- Constantin Antoniade at the League of Nations, 1928
- Born: 16 August 1880 Bucharest, Principality of Romania
- Died: 19 July 1954 (aged 73) Madrid, Spain
- Education: University of Bucharest
- Occupations: Historian, diplomat, writer, philosopher, jurist

= Constantin Antoniade =

Constantin Antoniade (16 August 1880 – 19 July 1954) was a Romanian jurist, writer, historian, philosopher and diplomat of ethnic Greek heritage. As a historian he was a concerned mainly with the Renaissance. He also translated works of John Ruskin and Thomas Carlyle into Romanian.
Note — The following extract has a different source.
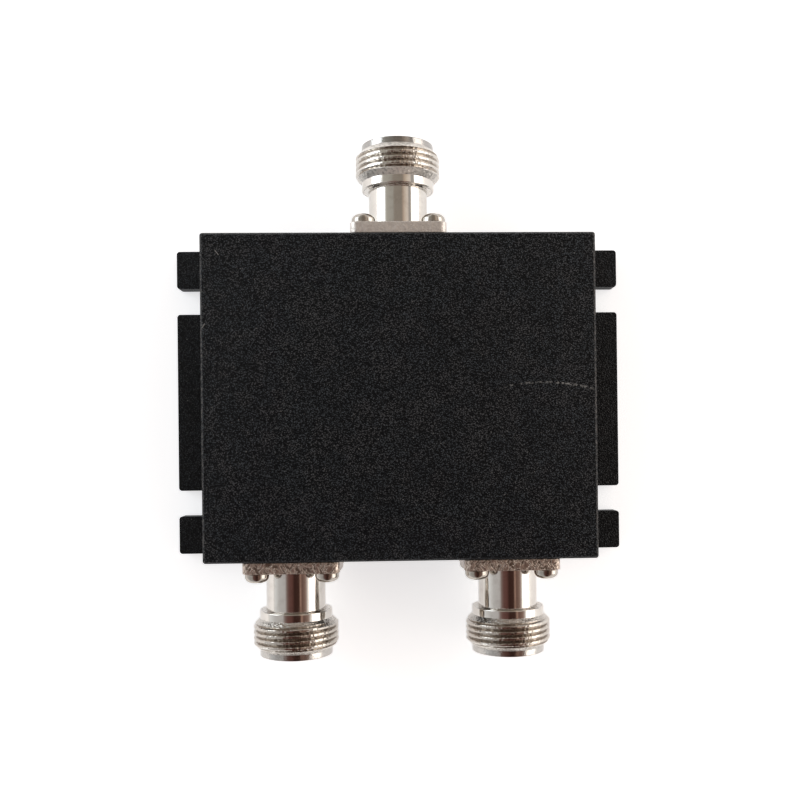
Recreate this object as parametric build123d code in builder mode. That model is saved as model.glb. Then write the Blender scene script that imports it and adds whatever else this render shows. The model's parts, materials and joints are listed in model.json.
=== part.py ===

Antoniade was born in Bucharest on 16 August 1880. After attending the city's Matei Basarab High School, he studied at the University of Bucharest, graduating with a law degree in 1902 and one in philosophy in 1903. He went on to obtain a Ph.D. in philosophy in 1907, with thesis Iluziunea realistă written under the supervision of Constantin Rădulescu-Motru.

He participated in the Paris Peace Conference of 1919 as juridical expert. As a diplomat he was Romanian representative to the League of Nations from 1928 to 1936. After the Communist regime took power in Romania, Constantin Antoniade received the authorization from Iuliu Maniu and Dinu Brătianu to make contacts in the western countries on behalf of the Romanian Liberal Party and the National Peasants' Party.

In 1948, Antoniade served as member of the Directing Committee of the Association for the Help of Romanian Refugees CAROMAN, created in Paris founded by Nicholas Caranfil as a representative of the Free Romanian Red Cross. The other members of the committee were Raoul Bossy, Mihai Răuț and Dan Geblescu.

He died in Madrid on 19 July 1954.

==Works==
- C. Antoniade, Filosofia lui Henri Bergson - Studii filosofice, București, 1908, Vol. II
- Constantin Antoniade - Figuri din cinquecento: principese, curteni și curtizane - Fundatia pentru Literatura și Arta "Regele Carol II", București 1939
- Constantin Antoniade - Trois Figures de la Renaissance: Pierre Arétin, Guichardin, Benvenuto Cellini - Paris: Brouwer 1937.
- Constantin Antoniade - Machiavelli. Omul. Timpurile. Opera: vol. I, Secretarul florentin, vol. II, Politicul. Istoricul. Patriotul - București, Editura Cultura Națională, [1932], ed. a II-a [1934]; reedited: Timișoara, Editura Helicon, 1993.